The $1 billion “would be worse than many people are expecting,” said Navid Malik, an analyst at Matrix Corporate Capital in London. “Paxil’s been different from most drugs,” said Harris Pogust, a lawyer from Conshohocken, Pennsylvania, who is handling suicide and withdrawal cases. “You’ve had three major personal injury litigations over one drug — the suicide, the birth defect and the withdrawal cases. To have three significant problems with one drug is really unusual.”
Prescriptions for psychiatric drugs increased 50 percent with children in the US, and 73 percent among adults, from 1996 to 2006, according to a study in the May/June 2009 issue of the journal Health Affairs. The CIA “World Factbook” estimate the world population to be about 6.8 billion and the US population to be a mere 307 million. In an April 2008 report, the market research firm Datamonitor reported that the “US dominates the ADHD market with a 94 percent market share.”

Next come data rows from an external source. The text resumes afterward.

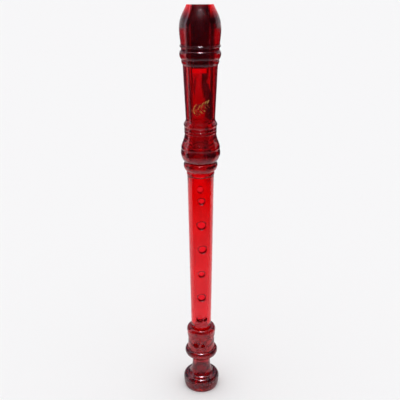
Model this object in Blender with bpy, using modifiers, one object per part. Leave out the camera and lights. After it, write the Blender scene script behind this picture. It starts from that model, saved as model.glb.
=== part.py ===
"""Soprano recorder in three joints, moulded in translucent red plastic.

Metres, +Z up along the bore. The origin is the centre of the foot's bottom face, the finger holes and
the window face -Y and the thumb hole faces +Y. The recorder stands on its bell, as it is stored.
"""

import math

import bmesh
import bpy

MM = 0.001

# Fits between the pieces
FIT_GAP = 0.3 * MM  # all round each tenon and round the block
SEAT_GAP = 0.3 * MM  # between a shoulder and the rim that it sits on

# Bores and walls
HEAD_BORE_RADIUS = 7.0 * MM
BARREL_TOP_WALL = 6.15 * MM
BARREL_END_WALL = 4.3 * MM
MIDDLE_BORE_TOP_RADIUS = 6.7 * MM
MIDDLE_BORE_END_RADIUS = 5.6 * MM
TENON_WALL = 1.9 * MM
HEAD_SHOULDER = 1.95 * MM  # step from the upper tenon out to the tube
FOOT_SHOULDER = 0.95 * MM  # step from the lower tenon out to the tube
FOOT_WALL = 3.85 * MM  # outside the foot's socket
FOOT_BORE_END_RADIUS = 5.2 * MM
BELL_MOUTH_RADIUS = 6.6 * MM
BELL_MOUTH_DEPTH = 3.0 * MM

# Lengths along the bore
HEAD_TENON_LENGTH = 22.0 * MM
FOOT_TENON_LENGTH = 11.0 * MM
TENON_CHAMFER = 0.5 * MM
MIDDLE_LENGTH = 136.9 * MM  # between the two shoulders
BARREL_LENGTH = 40.6 * MM
BEAK_LENGTH = 28.4 * MM
BEAK_SHOULDER = 16.6 * MM  # from the tip to the widest place
FOOT_BODY_LENGTH = 12.4 * MM  # the foot's plain stretch, with the double hole
NECK_LENGTH = 16.6 * MM
BELL_LENGTH = 14.4 * MM

# Turned mouldings: how far each stands out, and how tall it is
BEAK_SWELL = 2.35 * MM
BEAK_BASE_DROP = 0.85 * MM
BEAK_BEAD_HEIGHT = 2.0 * MM
BEAK_BEAD_SWELL = 0.75 * MM
BEAK_GROOVE_HEIGHT = 2.0 * MM
BEAK_GROOVE_DEPTH = 0.35 * MM
HEAD_RING_HEIGHT = 6.6 * MM
HEAD_RING_SWELL = 1.55 * MM
UNDER_RING_HEIGHT = 4.2 * MM
UNDER_RING_STEP = 0.6 * MM  # how far the ring's foot stands out from the barrel
UNDER_RING_SWELL = 0.95 * MM
FLARE_HEIGHT = 6.4 * MM
FLARE_SWELL = 1.65 * MM
REED_HEIGHT = 2.4 * MM
REED_SWELL = 0.3 * MM
REED_STEP = 0.95 * MM  # how far the reeds' base stands out from the barrel
COVE_HEIGHT = 10.6 * MM
BULB_SWELL = 3.85 * MM
BULB_HEIGHT = 12.6 * MM
INCISION = 0.35 * MM
INCISION_HEIGHT = 2.6 * MM
END_RING_HEIGHT = 6.8 * MM
END_RING_SWELL = 2.7 * MM
WAIST_STEP = 1.5 * MM  # how far the waist above the end ring stands out from the tube
END_GROOVE_HEIGHT = 0.6 * MM
END_BEAD_HEIGHT = 3.4 * MM
END_BEAD_SWELL = 0.4 * MM
COLLAR_BEVEL_HEIGHT = 3.4 * MM
COLLAR_HEIGHT = 8.6 * MM
COLLAR_SWELL = 0.7 * MM
COLLAR_TAPER = 1.45 * MM  # how far the collar's rounded top closes in
FOOT_RING_HEIGHT = 7.5 * MM
FOOT_RING_SWELL = 1.65 * MM
NECK_RADIUS = 7.7 * MM
NECK_FLARE = 1.8 * MM  # at the neck's lower end, where the bell starts
NECK_BEAD_SWELL = 1.1 * MM
NECK_BEAD_HEIGHT = 2.4 * MM
NECK_BEAD_DROP = 1.1 * MM  # below the ring
BELL_RADIUS = 15.5 * MM
BELL_BAND_HEIGHT = 6.8 * MM  # the plain band under the bell's round roll
BELL_FACE_RADIUS = 14.2 * MM  # the flat end that it stands on

# Windway, window and lip
WINDOW_INSET = 1.0 * MM  # from the bore's side wall in to each side of the window
WINDOW_HEIGHT = 4.0 * MM
WINDOW_BELOW_RING = 1.2 * MM
WINDWAY_HEIGHT = 1.0 * MM  # where the air leaves it
MOUTH_HEIGHT = 1.7 * MM  # where the player blows
TIP_WALL = 1.5 * MM
LIP_EDGE = 0.35 * MM
LIP_DROP = 0.3 * MM  # the lip's underside below the bore's front
RAMP_LENGTH = 18.5 * MM
RAMP_END_SHARE = 0.62  # the ramp's width at its lower end, as a share of the window's width
UNDERCUT_LENGTH = 14.0 * MM

# Beak
TIP_THICKNESS = 7.4 * MM
BEAK_CUT_LENGTH = 23.0 * MM
BEAK_CUT_RADIUS = 46.0 * MM

# Holes: share of the tube's length below its upper shoulder, radius, and turn towards +X
MIDDLE_TURN = math.radians(4.0)
DOUBLE_TURN = math.radians(11.5)
FOOT_TURN = math.radians(-6.2)
THUMB_HOLE = (0.107, 2.9 * MM)
FINGER_HOLES = {
    "hole_1": (0.141, 2.6 * MM, 0.0),
    "hole_2": (0.293, 3.4 * MM, 0.0),
    "hole_3": (0.449, 3.2 * MM, math.radians(6.0)),
    "hole_4": (0.613, 2.6 * MM, 0.0),
    "hole_5": (0.775, 3.15 * MM, 0.0),
}
DOUBLE_HOLE_SHARE = 0.930
DOUBLE_LARGE_RADIUS = 2.6 * MM
DOUBLE_SMALL_RADIUS = 1.75 * MM
DOUBLE_WEB = 0.6 * MM  # wall left between the two holes of a pair
FOOT_LARGE_RADIUS = 2.4 * MM
FOOT_SMALL_RADIUS = 1.6 * MM
FOOT_WEB = 1.9 * MM
FOOT_HOLE_BELOW_SOCKET = 3.7 * MM

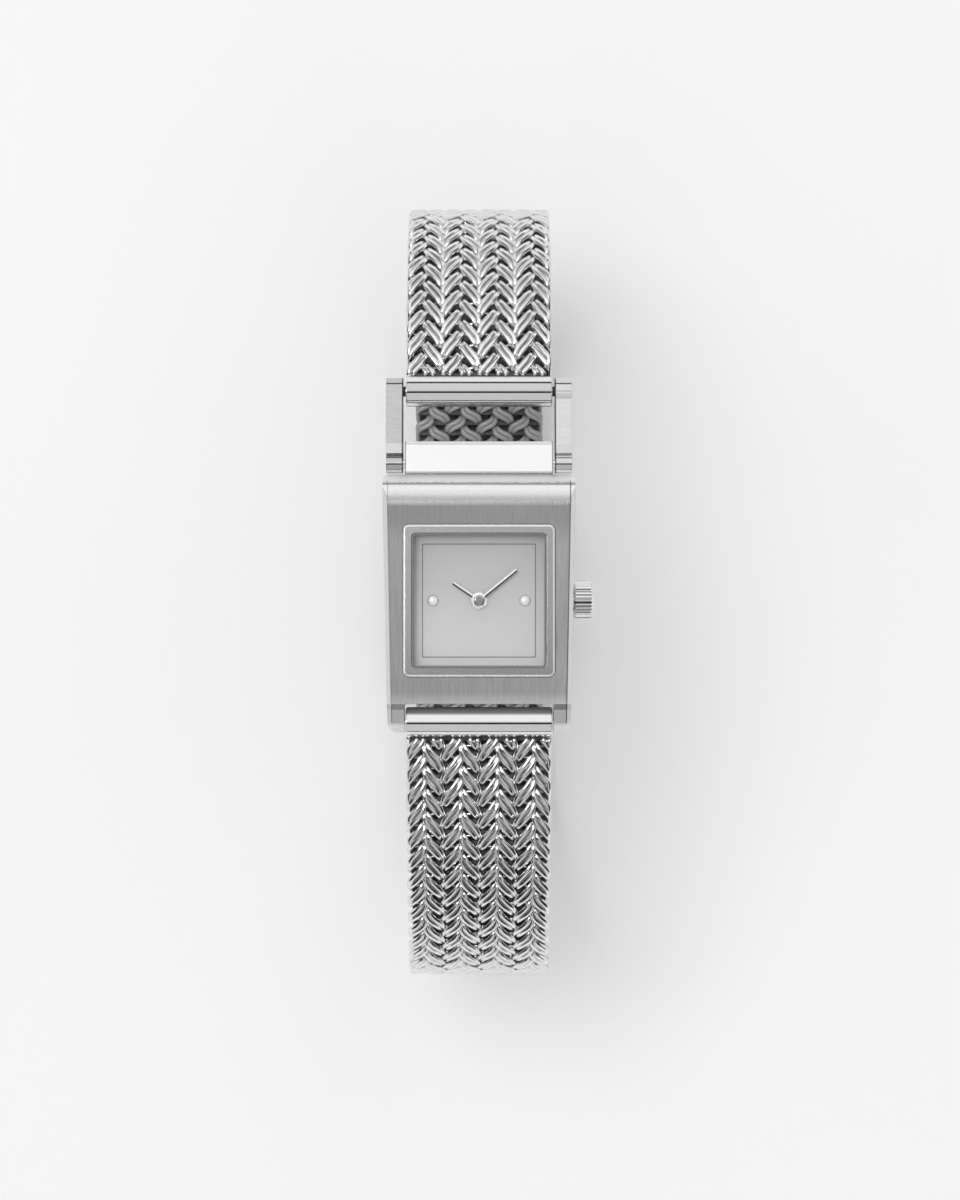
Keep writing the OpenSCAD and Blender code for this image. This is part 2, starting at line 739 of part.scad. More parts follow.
module crown_tube() {
    inner_x = cavity_side / 2 + 0.1;
    color("silver") translate([inner_x, 0, stem_z]) rotate([0, 90, 0]) difference() {
        union() {
            cylinder(r = crown_tube_r - fit_gap, h = side_x - inner_x - 0.1);
            cylinder(r = crown_tube_r - 0.04, h = side_x + tube_out - inner_x);
        }
        translate([0, 0, -1]) cylinder(r = stem_d / 2 + run_gap, h = side_x + tube_out - inner_x + 2);
    }
}

// Side outline of an arm, with the hinge pin on the origin and the cross pin at arm_len
module arm_outline(face) {
    circle(barrel_r);
    translate([arm_len, 0]) circle(hook_r);
    polygon([
        [0.2, -barrel_r + 0.05], [arm_len, -hook_r + 0.35], [arm_len, face],
        [step_back + 0.9, face], [step_back, face - 0.25], [step_back, 0.45], [0.2, 0.45]
    ]);
}

// Arm of the hinged frame. Its end hooks over the cross pin and is open underneath.
module arm(face) {
    difference() {
        translate([0, hinge_y, hinge_z]) rotate([-arm_slope, 0, 0]) across(arm_w) arm_outline(face);
        translate([0, hinge_y, hinge_z]) bar_x(hinge_pin_d / 2 + fit_gap, 2 * arm_w);
        translate([0, cross_y, cross_z]) {
            bar_x(cross_pin_d / 2 + hook_gap, 2 * arm_w);
            translate([-arm_w, -cross_pin_d / 2 - hook_gap - hook_relief, -2 * hook_r])
                cube([2 * arm_w, cross_pin_d + 2 * hook_gap + hook_relief, 2 * hook_r - 0.15]);
            translate([-arm_w, -cross_pin_d / 2 - hook_gap, -hook_r])
                cube([2 * arm_w, cross_pin_d + 2 * hook_gap, hook_r]);
        }
    }
}

module left_arm() {
    color("lightgray") translate([-arm_in_x - arm_w / 2, 0, 0]) arm(hook_r);
}

module right_arm() {
    color("lightgray") translate([arm_in_x + arm_w / 2, 0, 0]) arm(barrel_r);
}

module hinge_pin() {
    color("gray") translate([0, hinge_y, hinge_z]) bar_x(hinge_pin_d / 2, 2 * arm_out_x - 0.1);
}

// Tube at the end of the mesh, slotted for the mesh's edge
module band_tube(slope, width, bore_r) {
    difference() {
        union() {
            bar_x(tube_d / 2, width - 0.16);
            bar_x(tube_d / 2 - 0.15, width);
        }
        bar_x(bore_r, width + 1);
        rotate([-slope, 0, 0]) translate([-width / 2 - 1, tube_d / 2 - tongue_in - 0.05, -core_t / 2 - 0.03])
            cube([width + 2, tube_d, core_t + 0.06]);
    }
}

module upper_tube() {
    color("silver") translate([0, cross_y, cross_z])
        band_tube(leave_upper, band_w, cross_pin_d / 2 + fit_gap);
}

module cross_pin() {
    color("gray") translate([0, cross_y, cross_z]) bar_x(cross_pin_d / 2, 2 * arm_out_x - 0.3);
}

module lower_tube() {
    color("silver") translate([0, bar_y, bar_height]) mirror([0, 1, 0])
        band_tube(leave_lower, band_w, bar_d / 2 + run_gap);
}

module spring_bar() {
    color("gray") translate([0, bar_y, bar_height]) {
        bar_x(bar_d / 2, band_w - 0.1);
        bar_x(bar_d / 3, 2 * (lug_in_x + 0.8));
    }
}

function beside(at, off) = [at[0] + off * sin(at[2]), at[1] + off * cos(at[2])];

// Half of the loop, from the face of its tube to its end in the buckle. Each row of points is a ridge
// or a groove that zigzags over the columns, and both ends thin to a tongue. The zigzag's points lie
// towards the end of the mesh where side is 1, and towards its tube where side is -1.
module mesh_half(start, runs, side) {
    first = tube_d / 2 + 0.12;
    last = path_length(runs) - clip_len + 0.3;
    rows = 2 * round((last - first) / leaf_pitch);
    lines = 2 * leaf_cols;
    ring = lines + leaf_cols + 2;

    function swing(i, j) =
        side * leaf_swing * [-1, 0, 1, 0][j % 4] * min(1, i / swing_rows, (rows - i) / swing_rows);
    function along(i, j) = first + (last - first) * i / rows + swing(i, j);
    function seam(i, j) = j % 2 == 0 && i > 0 && i < rows ? seam_dip : 0;
    function height(i, j) = band_t / 2 - (i % 2) * leaf_dip - seam(i, j);
    function spot(s, j, off, width) =
        let (at = beside(state_at(start, runs, s), off)) [(j / lines - 0.5) * width, at[0], at[1]];
    function woven_ring(i) = concat(
        [for (j = [0:lines]) spot(along(i, j), j, height(i, j), band_w)],
        [for (j = [lines:-2:0]) spot(along(i, j), j, (i % 2) * leaf_dip - band_t / 2, band_w)]
    );
    function core_ring(s) = concat(
        [for (j = [0:lines]) spot(s, j, core_t / 2, core_w)],
        [for (j = [lines:-2:0]) spot(s, j, -core_t / 2, core_w)]
    );

    rings = concat(
        [core_ring(tube_d / 2 - tongue_in), core_ring(first)], [for (i = [0:rows]) woven_ring(i)],
        [core_ring(last), core_ring(last + clip_len - 0.6)]
    );
    end = (len(rings) - 1) * ring;
    // an end face, in triangles between the points of the outer side and the fewer of the inner side
    cap = [
        for (c = [0:leaf_cols - 1]) let (o = 2 * c, n = ring - 1 - c)
            each [[o, o + 1, n], [o + 1, n - 1, n], [o + 1, o + 2, n - 1]]
    ];
    sides = [
        for (r = [0:ring:end - 1], k = [0:ring - 1]) let (next = (k + 1) % ring)
            each [[r + k, r + ring + k, r + next], [r + next, r + ring + k, r + ring + next]]
    ];
    polyhedron([for (r = rings, p = r) p],
        concat(cap, [for (t = cap) [end + t[2], end + t[1], end + t[0]]], sides));
}

module upper_mesh() {
    color("darkgray") mesh_half(upper_start, upper_runs, 1);
}

module lower_mesh() {
    color("darkgray") mirror([0, 1, 0]) mesh_half(lower_start, lower_runs, -1);
}

// Folded strip over the cut end of the mesh, with its open side towards -Y
module end_strip() {
    difference() {
        translate([-band_w / 2, -clip_len + 0.35, -band_t / 2]) cube([band_w, clip_len - 0.35, band_t]);
        translate([-band_w / 2 - 1, -clip_len, -core_t / 2 - fit_gap])
            cube([band_w + 2, clip_len - 0.25, core_t + 2 * fit_gap]);
    }
}

module tail_tip() {
    color("silver") translate([0, tail_y, flat_z]) end_strip();
}

module end_clip() {
    color("silver") translate([0, clip_y, flat_z]) mirror([0, 1, 0]) difference() {
        union() {
            end_strip();
            translate([0, clip_y - slider_bar_y, 0]) bar_x(slider_bar_r + 0.35, band_w);
        }
        translate([0, clip_y - slider_bar_y, 0]) bar_x(slider_bar_r + fit_gap, band_w + 1);
    }
}

module slider_sleeve() {
    half_in = band_w / 2 + sleeve_gap;
    half_out = half_in + sleeve_wall;
    edge = 0.35;
    color("silver") difference() {
        intersection() {
            rotate([90, 0, 0]) linear_extrude(sleeve_len, center = true) translate([0, sleeve_h / 2])
                soft_square(2 * half_out, sleeve_h, edge);
            linear_extrude(sleeve_h) soft_square(2 * half_out, sleeve_len, 1);
        }
        translate([-half_in, -sleeve_len, sleeve_base])
            cube([2 * half_in, 2 * sleeve_len, band_t + 2 * sleeve_gap]);
        // window for the lever, with room for a fingernail at its tip
        translate([-lever_w / 2 - window_gap, lever_y - lever_len - window_gap, -1])
            cube([lever_w + 2 * window_gap, lever_len + 0.75 + window_gap, 3]);
        translate([0, lever_y - lever_len, -0.45]) bar_x(nail_notch, 5);
        translate([0, lever_y, lever_z]) bar_x(lever_pin_r + fit_gap, lever_w + 1.6);
        translate([0, slider_bar_y, flat_z]) bar_x(slider_bar_r + fit_gap, 3 * half_out);
    }
}

module slider_bar() {
    color("gray") translate([0, slider_bar_y, flat_z])
        bar_x(slider_bar_r, band_w + 2 * (sleeve_gap + sleeve_wall - run_gap));
}

module lock_lever() {
    color("lightgray") difference() {
        union() {
            translate([-lever_w / 2, lever_y - lever_len, 0]) cube([lever_w, lever_len, lever_t]);
            translate([0, lever_y, lever_z]) bar_x(lever_barrel_r, lever_w);
        }
        translate([0, lever_y, lever_z]) bar_x(lever_pin_r + run_gap, lever_w + 1);
    }
}

module lever_pin() {
    color("gray") translate([0, lever_y, lever_z]) bar_x(lever_pin_r, lever_w + 1.5);
}

case_body();
case_back();
back_gasket();
back_screws();
crystal();
crystal_gasket();
dial_ring();
dial();
dial_dots();
movement_holder();
movement_plate();
battery();
coil_core();
coil_winding();
circuit_board();
quartz_can();
cannon_pinion();
minute_wheel();
hour_wheel();
hour_hand();
minute_hand();
hand_cap();
setting_lever();
stem();
crown();
crown_gasket();
crown_tube();
left_arm();
right_arm();
hinge_pin();
upper_tube();
cross_pin();
upper_mesh();
lower_tube();
spring_bar();
lower_mesh();
tail_tip();
end_clip();
slider_sleeve();
slider_bar();
lock_lever();
lever_pin();
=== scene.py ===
"""Looks of a small square-faced bracelet watch on a closed loop of woven wire mesh.

Places repeat the part's source in metres. Z is up, Y points to twelve o'clock and X to the crown.
"""

import json
import math

import bpy
import numpy as np
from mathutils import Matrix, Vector


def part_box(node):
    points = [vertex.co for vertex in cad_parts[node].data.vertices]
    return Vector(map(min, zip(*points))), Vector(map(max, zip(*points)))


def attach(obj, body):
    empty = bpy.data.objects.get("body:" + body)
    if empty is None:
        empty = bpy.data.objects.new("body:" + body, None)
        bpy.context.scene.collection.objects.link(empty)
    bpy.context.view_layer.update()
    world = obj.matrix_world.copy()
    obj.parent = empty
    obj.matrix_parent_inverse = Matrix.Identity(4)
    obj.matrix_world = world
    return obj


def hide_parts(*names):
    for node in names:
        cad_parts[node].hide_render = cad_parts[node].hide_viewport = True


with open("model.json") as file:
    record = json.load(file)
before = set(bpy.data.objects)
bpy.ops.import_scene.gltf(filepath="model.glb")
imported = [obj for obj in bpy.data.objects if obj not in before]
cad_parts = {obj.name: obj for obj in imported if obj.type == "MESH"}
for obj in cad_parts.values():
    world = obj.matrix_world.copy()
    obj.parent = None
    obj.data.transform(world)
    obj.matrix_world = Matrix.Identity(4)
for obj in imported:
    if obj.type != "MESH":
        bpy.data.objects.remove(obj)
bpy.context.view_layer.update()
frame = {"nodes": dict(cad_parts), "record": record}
nodes = frame["nodes"]
MM = 0.001

# ---------------------------------------------------------------- sizes shared with the part's source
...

Implicit to the drug companies’ messianic promises of health, happiness and economic productivity is a spurious parable of linear scientific progress: in spite of consistently inconclusive clinical trials, new psychotropic drugs are regularly marketed as improvements on old ones, ever more specific in their targeting of neurotransmitters, ever less productive of pernicious side effects.
Where once drugs were seen as poisons to be used judiciously and with caution, they are now treated as fertilisers whose more or less indiscriminate use can only do good. Where once farmers knew to keep their cattle out of fields growing the serotonin reuptake inhibiting weed, St John’s Wort, as it caused miscarriages, under industry influence women have been herded by doctors in exactly the opposite direction.
There is a direct correlation with the increase of antidepressant drug use and the rise in extreme, senseless violent acts. There are experts who have been trying to bring this to the attention of physicians, the FDA, and the public for more than a decade. Depression is not the problem. The drugs are the problem.